REQUIREMENT:
Using the records below, quote only the span that opens with the line containing "Write part 2" and closes with the line containing "return (high[0] - low[0]) / 2 / MM", exactly and inclusively.

━━━━━━━━━━━━━━━━

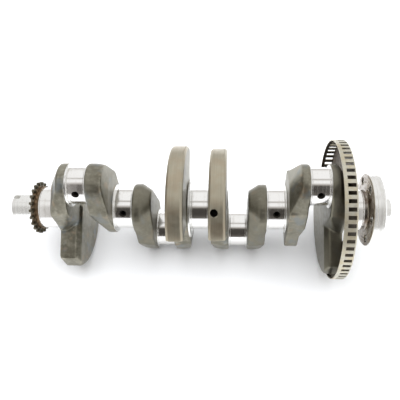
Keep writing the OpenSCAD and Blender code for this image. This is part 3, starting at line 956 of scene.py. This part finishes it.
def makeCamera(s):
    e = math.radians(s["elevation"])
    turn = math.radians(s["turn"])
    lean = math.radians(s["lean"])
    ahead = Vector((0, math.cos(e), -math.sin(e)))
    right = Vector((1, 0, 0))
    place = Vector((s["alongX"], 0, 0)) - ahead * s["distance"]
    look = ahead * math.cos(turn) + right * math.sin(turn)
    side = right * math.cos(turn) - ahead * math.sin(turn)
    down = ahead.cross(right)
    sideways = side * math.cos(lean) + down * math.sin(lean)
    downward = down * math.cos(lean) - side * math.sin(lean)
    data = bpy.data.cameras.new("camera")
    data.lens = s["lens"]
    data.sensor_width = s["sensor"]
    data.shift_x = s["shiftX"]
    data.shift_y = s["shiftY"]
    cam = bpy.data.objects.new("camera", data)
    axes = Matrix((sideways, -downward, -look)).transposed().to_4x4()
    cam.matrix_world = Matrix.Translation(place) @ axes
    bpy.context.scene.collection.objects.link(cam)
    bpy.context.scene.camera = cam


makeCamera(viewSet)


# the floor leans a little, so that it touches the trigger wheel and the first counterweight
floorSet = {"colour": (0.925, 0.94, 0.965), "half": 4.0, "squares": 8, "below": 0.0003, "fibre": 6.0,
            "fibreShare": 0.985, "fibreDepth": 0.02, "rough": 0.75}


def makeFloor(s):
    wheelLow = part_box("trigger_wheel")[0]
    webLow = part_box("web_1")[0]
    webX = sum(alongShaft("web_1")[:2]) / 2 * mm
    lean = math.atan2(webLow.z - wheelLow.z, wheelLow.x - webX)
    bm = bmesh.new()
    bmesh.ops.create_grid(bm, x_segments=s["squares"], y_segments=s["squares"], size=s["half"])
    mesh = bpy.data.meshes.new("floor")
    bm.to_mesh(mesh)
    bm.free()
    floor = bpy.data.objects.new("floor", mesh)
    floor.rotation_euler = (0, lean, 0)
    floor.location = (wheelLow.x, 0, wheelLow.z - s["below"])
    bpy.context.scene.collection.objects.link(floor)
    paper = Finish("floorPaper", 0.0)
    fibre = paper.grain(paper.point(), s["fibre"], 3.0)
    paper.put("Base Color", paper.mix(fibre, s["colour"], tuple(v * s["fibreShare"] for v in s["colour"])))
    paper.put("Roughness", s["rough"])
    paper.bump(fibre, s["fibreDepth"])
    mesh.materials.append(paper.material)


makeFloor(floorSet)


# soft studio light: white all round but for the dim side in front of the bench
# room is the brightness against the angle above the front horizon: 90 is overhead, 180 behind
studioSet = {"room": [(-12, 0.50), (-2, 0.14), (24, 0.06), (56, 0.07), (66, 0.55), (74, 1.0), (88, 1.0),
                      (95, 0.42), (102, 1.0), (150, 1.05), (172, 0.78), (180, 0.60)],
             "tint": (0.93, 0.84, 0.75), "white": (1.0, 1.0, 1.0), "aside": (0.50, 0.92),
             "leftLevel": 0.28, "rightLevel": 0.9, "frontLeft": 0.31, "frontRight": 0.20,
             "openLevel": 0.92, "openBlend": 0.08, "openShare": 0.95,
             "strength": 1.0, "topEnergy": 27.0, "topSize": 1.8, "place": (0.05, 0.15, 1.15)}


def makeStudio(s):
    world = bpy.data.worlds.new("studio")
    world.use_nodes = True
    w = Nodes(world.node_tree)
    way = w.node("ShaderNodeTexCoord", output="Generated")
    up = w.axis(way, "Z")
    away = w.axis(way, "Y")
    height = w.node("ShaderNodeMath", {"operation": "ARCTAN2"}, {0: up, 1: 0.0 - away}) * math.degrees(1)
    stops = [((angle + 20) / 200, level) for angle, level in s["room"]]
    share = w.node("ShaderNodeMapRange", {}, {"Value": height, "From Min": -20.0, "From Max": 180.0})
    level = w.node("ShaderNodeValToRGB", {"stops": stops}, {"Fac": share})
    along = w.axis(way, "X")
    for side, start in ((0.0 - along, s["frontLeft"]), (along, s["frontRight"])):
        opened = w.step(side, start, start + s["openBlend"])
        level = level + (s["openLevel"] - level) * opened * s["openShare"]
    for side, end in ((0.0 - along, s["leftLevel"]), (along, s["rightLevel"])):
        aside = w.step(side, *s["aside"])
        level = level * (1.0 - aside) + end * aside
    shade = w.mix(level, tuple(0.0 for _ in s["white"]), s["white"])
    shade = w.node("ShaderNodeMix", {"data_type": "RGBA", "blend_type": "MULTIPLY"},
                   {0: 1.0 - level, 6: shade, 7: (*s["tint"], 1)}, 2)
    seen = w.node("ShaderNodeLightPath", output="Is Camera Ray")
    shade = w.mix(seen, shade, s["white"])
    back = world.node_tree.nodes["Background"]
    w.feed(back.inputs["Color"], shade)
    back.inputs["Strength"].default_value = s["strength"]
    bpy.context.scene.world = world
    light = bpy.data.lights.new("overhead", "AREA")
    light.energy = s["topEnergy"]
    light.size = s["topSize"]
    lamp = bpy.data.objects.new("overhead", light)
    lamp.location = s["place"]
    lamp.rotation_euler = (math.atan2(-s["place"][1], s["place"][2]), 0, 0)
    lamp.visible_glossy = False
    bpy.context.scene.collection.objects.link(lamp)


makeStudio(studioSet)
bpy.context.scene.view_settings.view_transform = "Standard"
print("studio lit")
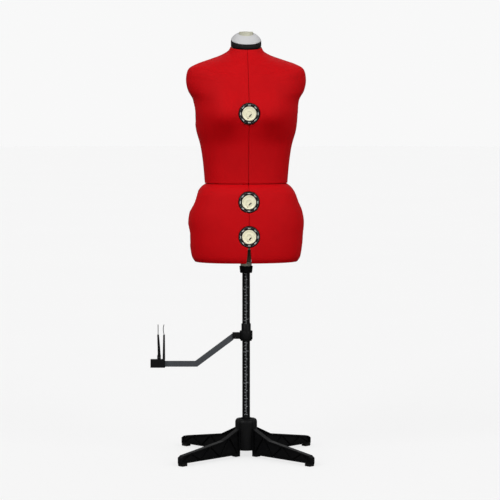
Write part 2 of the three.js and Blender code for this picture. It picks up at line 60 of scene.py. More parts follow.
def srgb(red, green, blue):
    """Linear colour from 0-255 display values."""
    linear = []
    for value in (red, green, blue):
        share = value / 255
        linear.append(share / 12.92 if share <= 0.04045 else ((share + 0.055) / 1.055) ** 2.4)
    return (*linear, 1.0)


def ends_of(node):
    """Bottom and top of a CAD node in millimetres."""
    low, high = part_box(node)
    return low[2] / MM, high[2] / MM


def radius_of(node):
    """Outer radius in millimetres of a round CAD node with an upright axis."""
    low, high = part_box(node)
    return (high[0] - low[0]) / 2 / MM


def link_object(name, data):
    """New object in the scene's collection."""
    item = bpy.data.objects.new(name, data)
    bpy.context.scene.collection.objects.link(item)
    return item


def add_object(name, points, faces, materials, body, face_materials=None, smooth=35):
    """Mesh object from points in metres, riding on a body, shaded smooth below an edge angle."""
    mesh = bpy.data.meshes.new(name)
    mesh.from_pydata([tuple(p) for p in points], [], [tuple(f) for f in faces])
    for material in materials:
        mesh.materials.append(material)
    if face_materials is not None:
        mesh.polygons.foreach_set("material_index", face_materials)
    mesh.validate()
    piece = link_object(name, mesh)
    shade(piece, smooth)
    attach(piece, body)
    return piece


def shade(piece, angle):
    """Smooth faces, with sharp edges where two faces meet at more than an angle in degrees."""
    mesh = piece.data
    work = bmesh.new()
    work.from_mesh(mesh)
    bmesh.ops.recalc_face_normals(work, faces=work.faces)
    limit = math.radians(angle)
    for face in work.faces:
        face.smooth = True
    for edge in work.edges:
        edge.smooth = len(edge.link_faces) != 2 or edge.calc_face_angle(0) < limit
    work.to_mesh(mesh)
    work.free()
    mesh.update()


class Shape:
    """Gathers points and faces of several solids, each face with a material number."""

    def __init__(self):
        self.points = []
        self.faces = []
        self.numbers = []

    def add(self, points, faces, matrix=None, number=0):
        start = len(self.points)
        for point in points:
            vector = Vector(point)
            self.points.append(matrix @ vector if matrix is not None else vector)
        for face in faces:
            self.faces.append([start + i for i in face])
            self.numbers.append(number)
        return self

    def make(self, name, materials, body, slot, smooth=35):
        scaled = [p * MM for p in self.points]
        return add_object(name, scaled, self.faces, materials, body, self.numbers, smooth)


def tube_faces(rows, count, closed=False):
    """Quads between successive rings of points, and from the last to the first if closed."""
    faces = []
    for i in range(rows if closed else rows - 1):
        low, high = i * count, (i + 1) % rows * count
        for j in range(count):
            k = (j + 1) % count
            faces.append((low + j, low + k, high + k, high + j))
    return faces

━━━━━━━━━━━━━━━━

RESULT FOR THIS EXERCISE:
Write part 2 of the three.js and Blender code for this picture. It picks up at line 60 of scene.py. More parts follow.
def srgb(red, green, blue):
    """Linear colour from 0-255 display values."""
    linear = []
    for value in (red, green, blue):
        share = value / 255
        linear.append(share / 12.92 if share <= 0.04045 else ((share + 0.055) / 1.055) ** 2.4)
    return (*linear, 1.0)


def ends_of(node):
    """Bottom and top of a CAD node in millimetres."""
    low, high = part_box(node)
    return low[2] / MM, high[2] / MM


def radius_of(node):
    """Outer radius in millimetres of a round CAD node with an upright axis."""
    low, high = part_box(node)
    return (high[0] - low[0]) / 2 / MM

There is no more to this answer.